Task prompt
Repeat each line exactly as it is written.

>>>

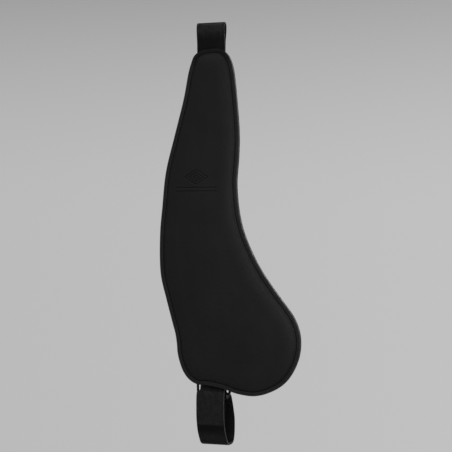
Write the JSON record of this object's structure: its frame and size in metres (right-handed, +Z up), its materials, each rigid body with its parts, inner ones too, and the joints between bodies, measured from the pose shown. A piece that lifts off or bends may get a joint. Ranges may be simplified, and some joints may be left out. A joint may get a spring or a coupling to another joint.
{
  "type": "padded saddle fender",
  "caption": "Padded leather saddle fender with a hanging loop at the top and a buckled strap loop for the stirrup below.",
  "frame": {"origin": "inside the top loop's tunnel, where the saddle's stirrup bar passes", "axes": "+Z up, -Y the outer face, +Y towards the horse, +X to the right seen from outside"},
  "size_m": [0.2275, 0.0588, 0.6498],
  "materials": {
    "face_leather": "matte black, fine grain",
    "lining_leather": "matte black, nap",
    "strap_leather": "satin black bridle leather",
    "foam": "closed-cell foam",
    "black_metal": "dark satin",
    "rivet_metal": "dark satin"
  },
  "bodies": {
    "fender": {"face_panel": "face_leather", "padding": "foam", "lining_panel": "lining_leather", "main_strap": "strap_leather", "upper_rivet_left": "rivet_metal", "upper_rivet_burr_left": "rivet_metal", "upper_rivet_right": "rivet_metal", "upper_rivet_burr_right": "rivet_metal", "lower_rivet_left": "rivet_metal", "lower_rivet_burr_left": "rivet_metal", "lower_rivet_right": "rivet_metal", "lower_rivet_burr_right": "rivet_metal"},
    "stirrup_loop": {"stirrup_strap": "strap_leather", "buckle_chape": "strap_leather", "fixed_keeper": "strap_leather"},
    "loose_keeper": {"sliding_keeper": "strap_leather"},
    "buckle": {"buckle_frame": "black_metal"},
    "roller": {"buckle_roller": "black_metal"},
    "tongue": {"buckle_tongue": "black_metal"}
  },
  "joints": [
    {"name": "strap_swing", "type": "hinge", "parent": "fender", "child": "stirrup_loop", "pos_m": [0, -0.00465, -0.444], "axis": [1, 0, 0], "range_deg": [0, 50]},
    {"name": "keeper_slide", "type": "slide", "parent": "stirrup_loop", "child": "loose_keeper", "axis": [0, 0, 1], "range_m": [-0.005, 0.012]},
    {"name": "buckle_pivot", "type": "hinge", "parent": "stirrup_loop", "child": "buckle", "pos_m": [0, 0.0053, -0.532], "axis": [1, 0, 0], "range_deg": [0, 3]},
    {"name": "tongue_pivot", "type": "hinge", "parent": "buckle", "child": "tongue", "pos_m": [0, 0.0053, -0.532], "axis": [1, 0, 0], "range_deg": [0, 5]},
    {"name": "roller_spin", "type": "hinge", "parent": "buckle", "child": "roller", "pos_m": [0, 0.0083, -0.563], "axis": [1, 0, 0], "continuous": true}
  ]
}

<<<

The solution
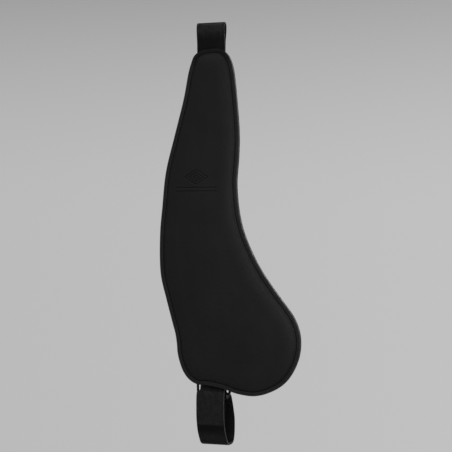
Write the JSON record of this object's structure: its frame and size in metres (right-handed, +Z up), its materials, each rigid body with its parts, inner ones too, and the joints between bodies, measured from the pose shown. A piece that lifts off or bends may get a joint. Ranges may be simplified, and some joints may be left out. A joint may get a spring or a coupling to another joint.
{
  "type": "padded saddle fender",
  "caption": "Padded leather saddle fender with a hanging loop at the top and a buckled strap loop for the stirrup below.",
  "frame": {"origin": "inside the top loop's tunnel, where the saddle's stirrup bar passes", "axes": "+Z up, -Y the outer face, +Y towards the horse, +X to the right seen from outside"},
  "size_m": [0.2275, 0.0588, 0.6498],
  "materials": {
    "face_leather": "matte black, fine grain",
    "lining_leather": "matte black, nap",
    "strap_leather": "satin black bridle leather",
    "foam": "closed-cell foam",
    "black_metal": "dark satin",
    "rivet_metal": "dark satin"
  },
  "bodies": {
    "fender": {"face_panel": "face_leather", "padding": "foam", "lining_panel": "lining_leather", "main_strap": "strap_leather", "upper_rivet_left": "rivet_metal", "upper_rivet_burr_left": "rivet_metal", "upper_rivet_right": "rivet_metal", "upper_rivet_burr_right": "rivet_metal", "lower_rivet_left": "rivet_metal", "lower_rivet_burr_left": "rivet_metal", "lower_rivet_right": "rivet_metal", "lower_rivet_burr_right": "rivet_metal"},
    "stirrup_loop": {"stirrup_strap": "strap_leather", "buckle_chape": "strap_leather", "fixed_keeper": "strap_leather"},
    "loose_keeper": {"sliding_keeper": "strap_leather"},
    "buckle": {"buckle_frame": "black_metal"},
    "roller": {"buckle_roller": "black_metal"},
    "tongue": {"buckle_tongue": "black_metal"}
  },
  "joints": [
    {"name": "strap_swing", "type": "hinge", "parent": "fender", "child": "stirrup_loop", "pos_m": [0, -0.00465, -0.444], "axis": [1, 0, 0], "range_deg": [0, 50]},
    {"name": "keeper_slide", "type": "slide", "parent": "stirrup_loop", "child": "loose_keeper", "axis": [0, 0, 1], "range_m": [-0.005, 0.012]},
    {"name": "buckle_pivot", "type": "hinge", "parent": "stirrup_loop", "child": "buckle", "pos_m": [0, 0.0053, -0.532], "axis": [1, 0, 0], "range_deg": [0, 3]},
    {"name": "tongue_pivot", "type": "hinge", "parent": "buckle", "child": "tongue", "pos_m": [0, 0.0053, -0.532], "axis": [1, 0, 0], "range_deg": [0, 5]},
    {"name": "roller_spin", "type": "hinge", "parent": "buckle", "child": "roller", "pos_m": [0, 0.0083, -0.563], "axis": [1, 0, 0], "continuous": true}
  ]
}